Philosophies de la création artistique

Empruntant les chemins de la création artistique, cet ouvrage ambitionne d’en éclairer le sens et la portée. Il s’interroge à la fois sur ses motivations profondes, son processus interne, et ses fonctions dans la société.

Cet ouvrage enquête sur la nature de l’art et de la création artistique. Afin d’enrichir la réflexion sur l’art de nouvelles perspectives, il met en œuvre une méthode originale qui consiste à s’interroger dans chaque chapitre sur les rapports entre la notion d’art et une autre notion précise avec laquelle elle est étroitement liée. Cherchant à se tenir au plus près des œuvres et du geste créateur, le livre ne présente pas seulement l’intérêt de faire dialoguer différentes cultures entre elles, mais aussi différentes philosophies de la création artistique.

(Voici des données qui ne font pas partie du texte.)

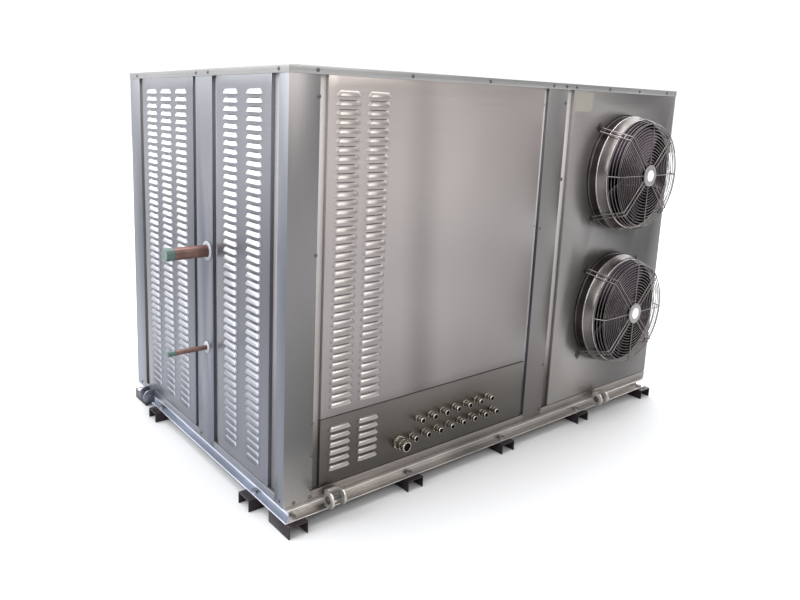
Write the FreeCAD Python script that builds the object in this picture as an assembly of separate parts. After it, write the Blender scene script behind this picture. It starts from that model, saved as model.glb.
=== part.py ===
import FreeCAD, Part

import math
import os

# Air-cooled refrigeration condensing unit in a sheet steel cabinet, on a channel base with skid feet.
# Working frame: X from the left end along the long front side, Y from the front face into the depth,
# Z up from the underside of the cabinet. finish() moves every piece so that the origin lies on the
# floor at the middle of the unit's outline.

V = FreeCAD.Vector

# Cabinet
CABINET_LENGTH = 2500.0
CABINET_DEPTH = 1500.0
CABINET_HEIGHT = 1650.0
FRAME_SHEET = 2.0
PANEL_SHEET = 1.5
SKIN_DEPTH = 16.0
REBATE_LIP = 65.0
CORNER_WIDTH = 131.0
FRONT_CORNER_RETURN = 63.0
REAR_CORNER_RETURN = 123.0
MID_POST_SHARE = 0.56
MID_POST_WIDTH = 140.0
END_POST_SHARE = 29 / 75
END_POST_WIDTH = 155.0
SILL_HEIGHT = 35.0
SEAM = 3.0
LID_FLANGE = 29.0
LID_LAP = 12.0
TOP_RAIL_LEG = 40.0

# Panels
ACCESS_PANEL_START_GAP = 35.0
ACCESS_PANEL_END_GAP = 29.0
LOWER_PANEL_TOP = 320.0
FAN_PANEL_GAP = 50.0
END_FRONT_START_GAP = 52.0
END_FRONT_END_GAP = 39.0
END_REAR_START_GAP = 30.0
END_REAR_END_GAP = 41.0

# Louvres
LOUVRE_LENGTH = 116.0
LOUVRE_RISE = 20.0
LOUVRE_REACH = 11.0
LOUVRE_TAPER = 9.0
LOUVRE_PITCH = 33.0
LOUVRE_TOP_MARGIN = 90.0
LOWER_LOUVRE_MARGIN = 46.0
LOUVRE_FOOT_MARGIN = 68.0
LOUVRE_SIDE_MARGIN = 62.0
FRONT_LOUVRE_COLUMN = 258.0
FRONT_COLUMN_PITCH = 143.0

# Base
BASE_RAIL_HEIGHT = 55.0
BASE_RAIL_FLANGE = 42.0
BASE_RAIL_SHEET = 5.0
BASE_LEDGE = 20.0
BEARER_WIDTH = 40.0
BEARER_SHEET = 4.0
FOOT_HEIGHT = 50.0
FOOT_WIDTH = 88.0
FOOT_SHEET = 5.0
FOOT_LENGTH = 150.0
FOOT_PROUD = 25.0
END_FOOT_PROUD = 35.0
FRONT_FEET = 5
END_FRONT_FOOT = 245.0
END_REAR_FOOT_SET = 282.0
ANCHOR_HOLE_RADIUS = 6.5
BOLT_HEAD_RADIUS = 15.0
BOLT_HEAD_HEIGHT = 10.0
PAN_SHEET = 2.0
PAN_MARGIN = 64.0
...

Il relie les problèmes clés de l’esthétique aux interrogations contemporaines sur l’art.

Auteur·ices : Guyot Laurent

Introduction                                                                                        

 

Chapitre 1. Art et création
L’art et la création, ou sur le rôle de l’idée dans l’art                          

Chapitre 2. Art et marchandise
Peut-on assimiler l’œuvre d’art à une marchandise ?                        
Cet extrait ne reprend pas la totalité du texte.